Available records:
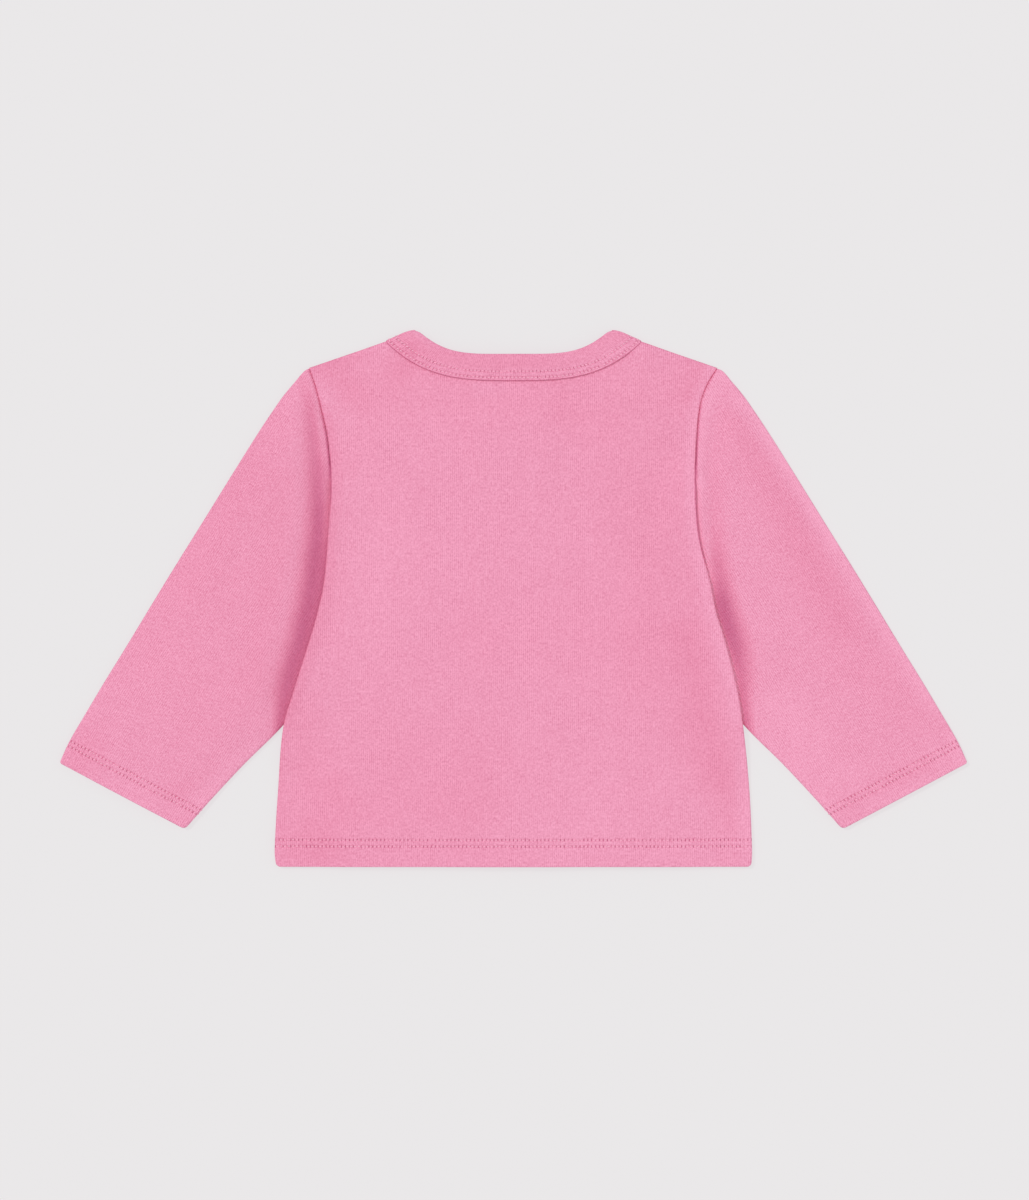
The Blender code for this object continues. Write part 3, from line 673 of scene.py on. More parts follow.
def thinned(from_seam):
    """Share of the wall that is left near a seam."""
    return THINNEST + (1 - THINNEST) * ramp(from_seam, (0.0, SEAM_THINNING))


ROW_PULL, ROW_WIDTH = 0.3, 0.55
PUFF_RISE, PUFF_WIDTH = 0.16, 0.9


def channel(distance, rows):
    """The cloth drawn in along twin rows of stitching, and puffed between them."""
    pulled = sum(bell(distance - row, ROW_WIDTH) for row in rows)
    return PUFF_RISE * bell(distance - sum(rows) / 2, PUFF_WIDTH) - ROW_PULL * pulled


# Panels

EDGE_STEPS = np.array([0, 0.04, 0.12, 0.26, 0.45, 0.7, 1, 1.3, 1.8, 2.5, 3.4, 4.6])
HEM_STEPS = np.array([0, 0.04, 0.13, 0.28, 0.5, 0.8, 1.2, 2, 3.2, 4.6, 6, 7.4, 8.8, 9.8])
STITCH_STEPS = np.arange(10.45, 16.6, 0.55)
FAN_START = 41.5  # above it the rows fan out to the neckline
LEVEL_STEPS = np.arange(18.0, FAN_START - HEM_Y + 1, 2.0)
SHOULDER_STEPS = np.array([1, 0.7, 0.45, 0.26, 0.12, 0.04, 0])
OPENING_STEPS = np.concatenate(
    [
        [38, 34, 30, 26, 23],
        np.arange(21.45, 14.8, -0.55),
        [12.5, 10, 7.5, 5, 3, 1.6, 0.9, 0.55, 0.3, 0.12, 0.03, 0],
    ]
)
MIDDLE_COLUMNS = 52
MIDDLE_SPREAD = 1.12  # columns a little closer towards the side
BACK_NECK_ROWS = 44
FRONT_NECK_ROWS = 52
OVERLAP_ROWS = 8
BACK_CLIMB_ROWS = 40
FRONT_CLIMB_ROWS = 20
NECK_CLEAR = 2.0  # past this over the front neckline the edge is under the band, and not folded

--

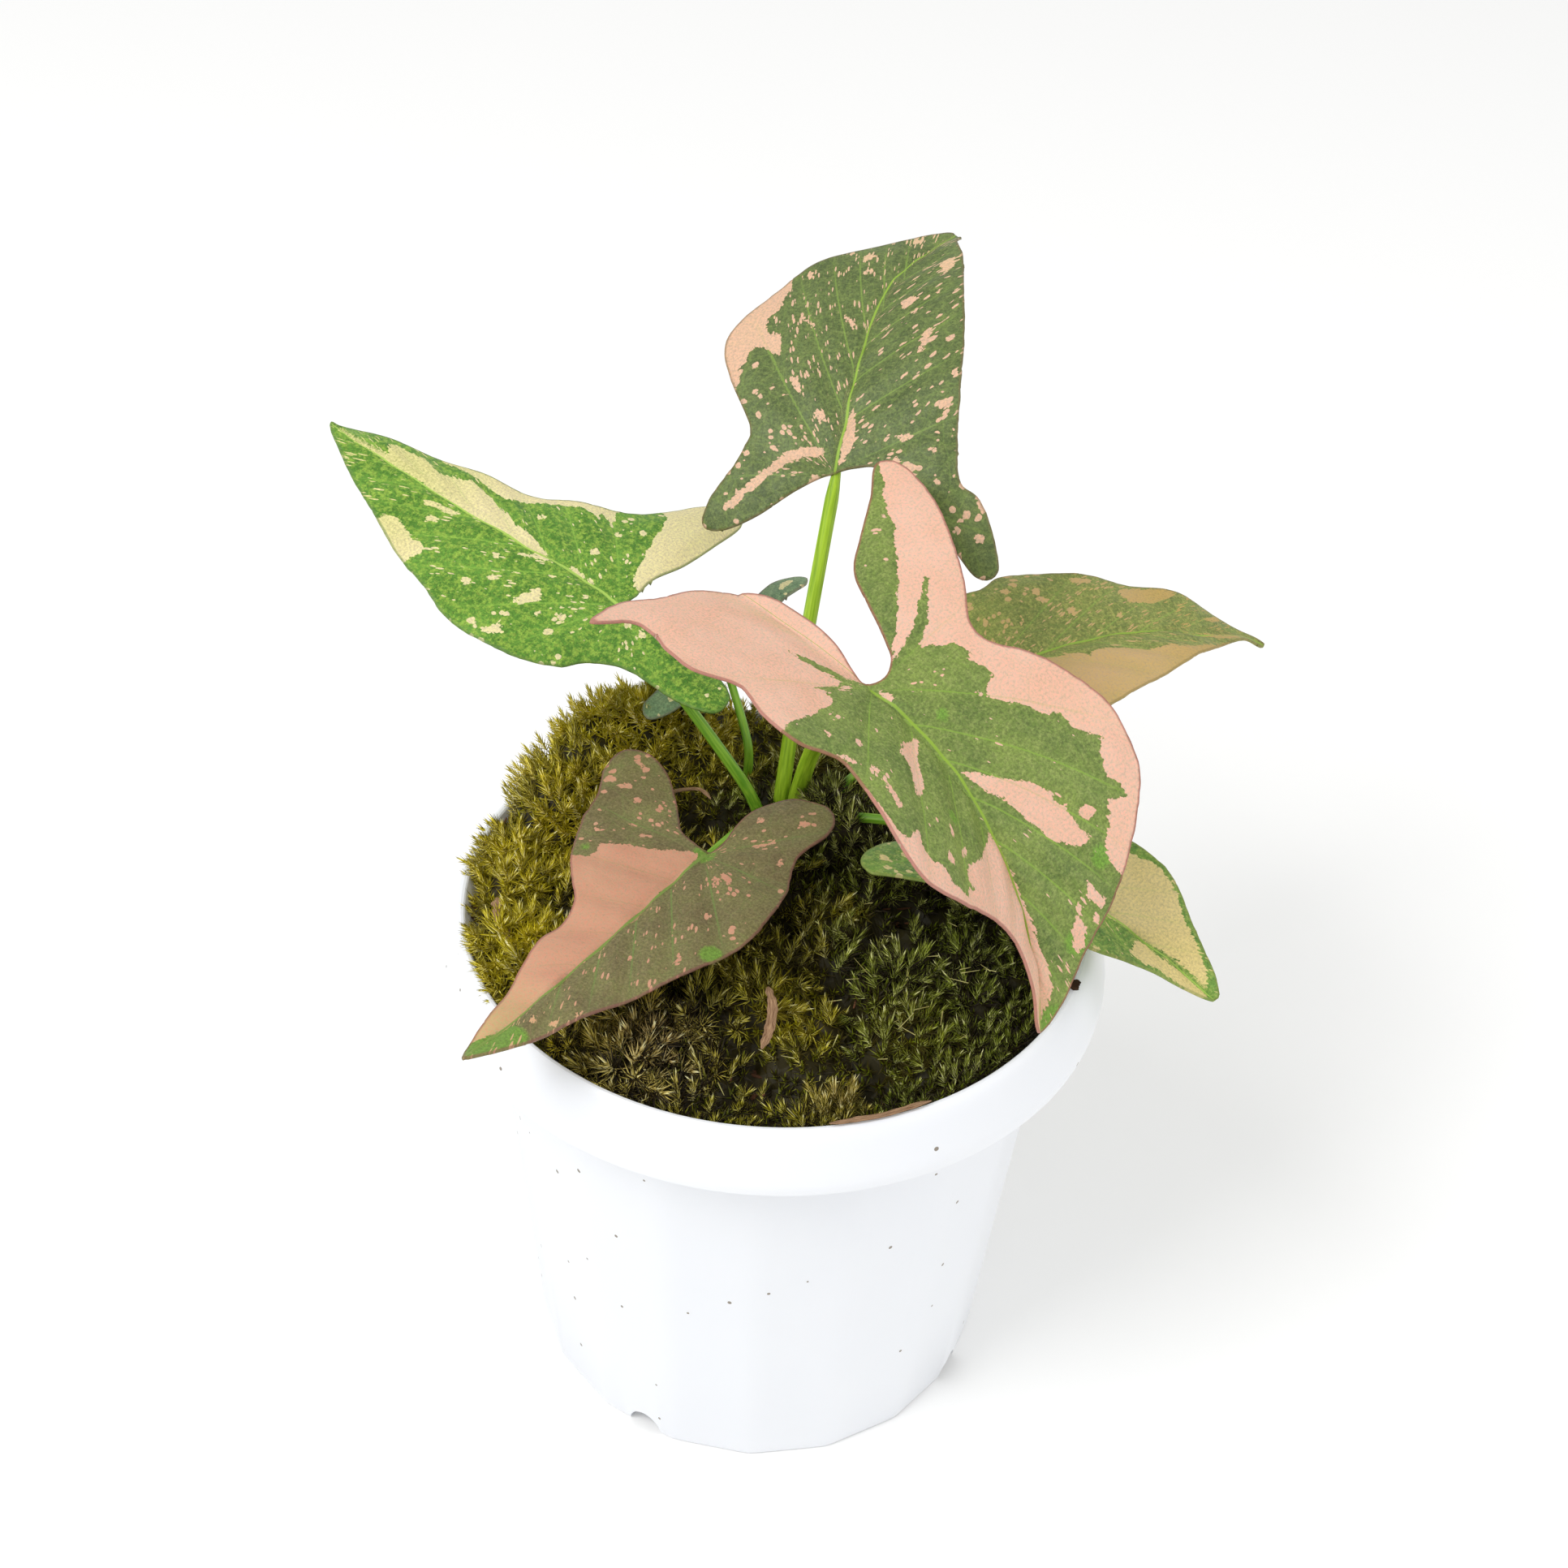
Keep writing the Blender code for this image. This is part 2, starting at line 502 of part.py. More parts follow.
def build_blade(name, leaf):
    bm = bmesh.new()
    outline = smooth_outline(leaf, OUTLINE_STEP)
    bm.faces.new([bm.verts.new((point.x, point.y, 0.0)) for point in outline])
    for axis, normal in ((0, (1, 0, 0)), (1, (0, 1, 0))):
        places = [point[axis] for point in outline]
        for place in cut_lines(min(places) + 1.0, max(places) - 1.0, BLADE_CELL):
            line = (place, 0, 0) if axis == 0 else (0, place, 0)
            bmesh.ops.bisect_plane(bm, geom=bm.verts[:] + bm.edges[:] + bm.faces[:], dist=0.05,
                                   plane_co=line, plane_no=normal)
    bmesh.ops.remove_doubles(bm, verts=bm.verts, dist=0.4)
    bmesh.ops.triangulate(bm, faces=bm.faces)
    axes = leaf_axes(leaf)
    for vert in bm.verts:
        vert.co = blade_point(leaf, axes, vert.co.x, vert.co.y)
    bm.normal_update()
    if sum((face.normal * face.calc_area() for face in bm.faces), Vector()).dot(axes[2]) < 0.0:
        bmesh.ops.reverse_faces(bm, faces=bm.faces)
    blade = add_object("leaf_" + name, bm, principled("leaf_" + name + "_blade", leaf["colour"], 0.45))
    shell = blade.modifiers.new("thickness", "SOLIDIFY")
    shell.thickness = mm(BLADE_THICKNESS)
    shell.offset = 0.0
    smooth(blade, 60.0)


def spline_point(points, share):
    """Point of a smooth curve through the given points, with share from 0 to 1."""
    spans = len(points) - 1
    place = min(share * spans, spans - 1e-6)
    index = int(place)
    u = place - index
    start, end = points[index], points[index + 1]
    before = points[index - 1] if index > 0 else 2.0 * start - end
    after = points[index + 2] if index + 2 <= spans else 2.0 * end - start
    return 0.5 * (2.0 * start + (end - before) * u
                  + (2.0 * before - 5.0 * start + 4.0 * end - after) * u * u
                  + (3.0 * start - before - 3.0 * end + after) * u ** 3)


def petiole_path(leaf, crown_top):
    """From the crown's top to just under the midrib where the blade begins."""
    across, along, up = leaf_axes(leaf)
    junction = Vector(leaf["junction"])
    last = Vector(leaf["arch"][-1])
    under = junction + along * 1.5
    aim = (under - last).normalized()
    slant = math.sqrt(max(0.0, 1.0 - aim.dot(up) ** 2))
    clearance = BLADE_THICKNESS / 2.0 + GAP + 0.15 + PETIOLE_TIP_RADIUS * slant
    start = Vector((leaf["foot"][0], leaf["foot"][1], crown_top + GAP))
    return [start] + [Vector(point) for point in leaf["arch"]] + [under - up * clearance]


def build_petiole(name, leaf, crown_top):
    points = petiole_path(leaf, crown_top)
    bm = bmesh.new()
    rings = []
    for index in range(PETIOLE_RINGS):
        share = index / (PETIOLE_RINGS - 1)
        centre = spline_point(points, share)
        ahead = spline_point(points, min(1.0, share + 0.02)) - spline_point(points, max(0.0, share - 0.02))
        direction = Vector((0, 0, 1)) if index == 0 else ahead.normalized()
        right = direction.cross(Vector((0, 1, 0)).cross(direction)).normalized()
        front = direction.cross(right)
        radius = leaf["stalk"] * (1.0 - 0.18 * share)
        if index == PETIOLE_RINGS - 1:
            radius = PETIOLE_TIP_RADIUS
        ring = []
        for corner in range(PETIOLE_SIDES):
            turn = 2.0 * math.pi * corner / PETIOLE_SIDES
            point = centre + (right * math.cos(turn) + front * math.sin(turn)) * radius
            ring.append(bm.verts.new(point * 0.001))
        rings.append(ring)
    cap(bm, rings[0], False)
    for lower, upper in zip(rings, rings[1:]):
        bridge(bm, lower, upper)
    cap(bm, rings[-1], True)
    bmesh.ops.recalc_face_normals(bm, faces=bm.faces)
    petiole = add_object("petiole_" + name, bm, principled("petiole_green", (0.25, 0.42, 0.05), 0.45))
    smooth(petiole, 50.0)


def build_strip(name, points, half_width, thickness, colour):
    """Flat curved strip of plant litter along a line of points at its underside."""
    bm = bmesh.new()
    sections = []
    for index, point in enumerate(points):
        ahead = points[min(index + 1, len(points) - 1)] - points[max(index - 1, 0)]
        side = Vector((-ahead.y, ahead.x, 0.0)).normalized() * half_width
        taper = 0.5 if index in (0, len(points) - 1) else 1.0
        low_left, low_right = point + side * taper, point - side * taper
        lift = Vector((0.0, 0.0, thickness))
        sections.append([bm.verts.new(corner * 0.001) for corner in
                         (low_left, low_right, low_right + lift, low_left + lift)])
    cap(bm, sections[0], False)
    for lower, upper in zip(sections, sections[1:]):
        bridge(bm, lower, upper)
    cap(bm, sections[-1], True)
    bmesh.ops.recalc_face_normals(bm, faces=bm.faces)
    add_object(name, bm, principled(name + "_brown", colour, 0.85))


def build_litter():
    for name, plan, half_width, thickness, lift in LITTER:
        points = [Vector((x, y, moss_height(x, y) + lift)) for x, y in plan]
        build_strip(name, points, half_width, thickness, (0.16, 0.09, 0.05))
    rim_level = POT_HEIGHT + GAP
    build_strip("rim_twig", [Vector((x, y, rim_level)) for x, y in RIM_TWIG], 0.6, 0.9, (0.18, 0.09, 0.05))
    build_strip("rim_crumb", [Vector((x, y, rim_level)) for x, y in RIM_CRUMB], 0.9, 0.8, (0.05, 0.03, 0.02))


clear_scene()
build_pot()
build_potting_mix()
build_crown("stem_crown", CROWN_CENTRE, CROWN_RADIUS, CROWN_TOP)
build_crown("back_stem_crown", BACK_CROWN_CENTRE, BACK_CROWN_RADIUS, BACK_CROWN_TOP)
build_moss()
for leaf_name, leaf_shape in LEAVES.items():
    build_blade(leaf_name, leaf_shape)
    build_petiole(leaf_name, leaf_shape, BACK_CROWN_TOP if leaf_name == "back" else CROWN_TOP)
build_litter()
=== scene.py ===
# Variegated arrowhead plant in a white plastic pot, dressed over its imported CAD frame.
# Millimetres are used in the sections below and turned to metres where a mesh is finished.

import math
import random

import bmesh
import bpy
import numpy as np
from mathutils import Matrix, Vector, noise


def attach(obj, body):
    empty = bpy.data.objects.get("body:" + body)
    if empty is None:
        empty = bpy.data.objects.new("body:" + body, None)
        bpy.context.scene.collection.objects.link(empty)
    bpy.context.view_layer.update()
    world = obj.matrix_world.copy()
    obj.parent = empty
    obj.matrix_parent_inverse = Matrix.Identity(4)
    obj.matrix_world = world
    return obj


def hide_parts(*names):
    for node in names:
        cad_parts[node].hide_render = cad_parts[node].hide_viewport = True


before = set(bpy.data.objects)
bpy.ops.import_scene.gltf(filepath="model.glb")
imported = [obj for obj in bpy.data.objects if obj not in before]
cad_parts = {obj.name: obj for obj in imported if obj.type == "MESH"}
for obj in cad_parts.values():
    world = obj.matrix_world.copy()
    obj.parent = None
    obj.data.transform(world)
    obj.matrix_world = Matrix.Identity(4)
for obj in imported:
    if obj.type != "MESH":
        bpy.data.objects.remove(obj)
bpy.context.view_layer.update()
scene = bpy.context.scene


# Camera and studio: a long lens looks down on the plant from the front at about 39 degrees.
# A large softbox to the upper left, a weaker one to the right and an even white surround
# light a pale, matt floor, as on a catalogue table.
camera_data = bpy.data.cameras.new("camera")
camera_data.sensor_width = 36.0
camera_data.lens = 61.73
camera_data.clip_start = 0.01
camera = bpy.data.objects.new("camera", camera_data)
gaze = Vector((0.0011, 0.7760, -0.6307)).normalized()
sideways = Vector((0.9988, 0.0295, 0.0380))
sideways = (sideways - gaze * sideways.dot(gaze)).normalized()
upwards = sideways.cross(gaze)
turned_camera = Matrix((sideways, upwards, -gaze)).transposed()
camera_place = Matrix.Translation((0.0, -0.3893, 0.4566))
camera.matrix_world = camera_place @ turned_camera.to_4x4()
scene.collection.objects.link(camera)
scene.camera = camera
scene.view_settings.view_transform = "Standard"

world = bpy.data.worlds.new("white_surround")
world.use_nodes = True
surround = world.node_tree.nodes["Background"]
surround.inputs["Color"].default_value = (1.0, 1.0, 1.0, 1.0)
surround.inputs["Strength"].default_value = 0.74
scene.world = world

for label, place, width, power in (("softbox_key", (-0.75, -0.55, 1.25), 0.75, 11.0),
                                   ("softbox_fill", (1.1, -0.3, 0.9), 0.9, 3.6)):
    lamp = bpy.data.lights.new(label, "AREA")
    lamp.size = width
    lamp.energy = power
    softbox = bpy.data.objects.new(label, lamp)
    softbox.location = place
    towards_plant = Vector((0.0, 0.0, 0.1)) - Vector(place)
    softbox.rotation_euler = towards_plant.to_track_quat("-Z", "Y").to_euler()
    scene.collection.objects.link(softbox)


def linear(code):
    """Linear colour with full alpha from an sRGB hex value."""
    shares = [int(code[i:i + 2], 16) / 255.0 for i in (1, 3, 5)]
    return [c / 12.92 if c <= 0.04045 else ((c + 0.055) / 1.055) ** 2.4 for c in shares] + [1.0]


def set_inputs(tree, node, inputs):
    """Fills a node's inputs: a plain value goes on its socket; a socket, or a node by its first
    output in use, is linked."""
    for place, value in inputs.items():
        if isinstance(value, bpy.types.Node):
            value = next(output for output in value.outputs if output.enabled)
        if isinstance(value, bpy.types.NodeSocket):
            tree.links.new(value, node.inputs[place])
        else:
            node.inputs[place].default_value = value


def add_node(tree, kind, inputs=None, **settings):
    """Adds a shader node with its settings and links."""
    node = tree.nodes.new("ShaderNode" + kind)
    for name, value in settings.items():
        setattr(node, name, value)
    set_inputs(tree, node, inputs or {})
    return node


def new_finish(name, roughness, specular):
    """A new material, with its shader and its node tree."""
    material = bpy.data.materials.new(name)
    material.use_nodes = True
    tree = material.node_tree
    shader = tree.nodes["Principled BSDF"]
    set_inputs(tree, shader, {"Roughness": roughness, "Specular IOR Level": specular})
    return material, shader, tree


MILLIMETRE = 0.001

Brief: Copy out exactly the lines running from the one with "clear_scene()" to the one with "obj.parent = None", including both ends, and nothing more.

Exercise response:
clear_scene()
build_pot()
build_potting_mix()
build_crown("stem_crown", CROWN_CENTRE, CROWN_RADIUS, CROWN_TOP)
build_crown("back_stem_crown", BACK_CROWN_CENTRE, BACK_CROWN_RADIUS, BACK_CROWN_TOP)
build_moss()
for leaf_name, leaf_shape in LEAVES.items():
    build_blade(leaf_name, leaf_shape)
    build_petiole(leaf_name, leaf_shape, BACK_CROWN_TOP if leaf_name == "back" else CROWN_TOP)
build_litter()
=== scene.py ===
# Variegated arrowhead plant in a white plastic pot, dressed over its imported CAD frame.
# Millimetres are used in the sections below and turned to metres where a mesh is finished.

import math
import random

import bmesh
import bpy
import numpy as np
from mathutils import Matrix, Vector, noise


def attach(obj, body):
    empty = bpy.data.objects.get("body:" + body)
    if empty is None:
        empty = bpy.data.objects.new("body:" + body, None)
        bpy.context.scene.collection.objects.link(empty)
    bpy.context.view_layer.update()
    world = obj.matrix_world.copy()
    obj.parent = empty
    obj.matrix_parent_inverse = Matrix.Identity(4)
    obj.matrix_world = world
    return obj


def hide_parts(*names):
    for node in names:
        cad_parts[node].hide_render = cad_parts[node].hide_viewport = True


before = set(bpy.data.objects)
bpy.ops.import_scene.gltf(filepath="model.glb")
imported = [obj for obj in bpy.data.objects if obj not in before]
cad_parts = {obj.name: obj for obj in imported if obj.type == "MESH"}
for obj in cad_parts.values():
    world = obj.matrix_world.copy()
    obj.parent = None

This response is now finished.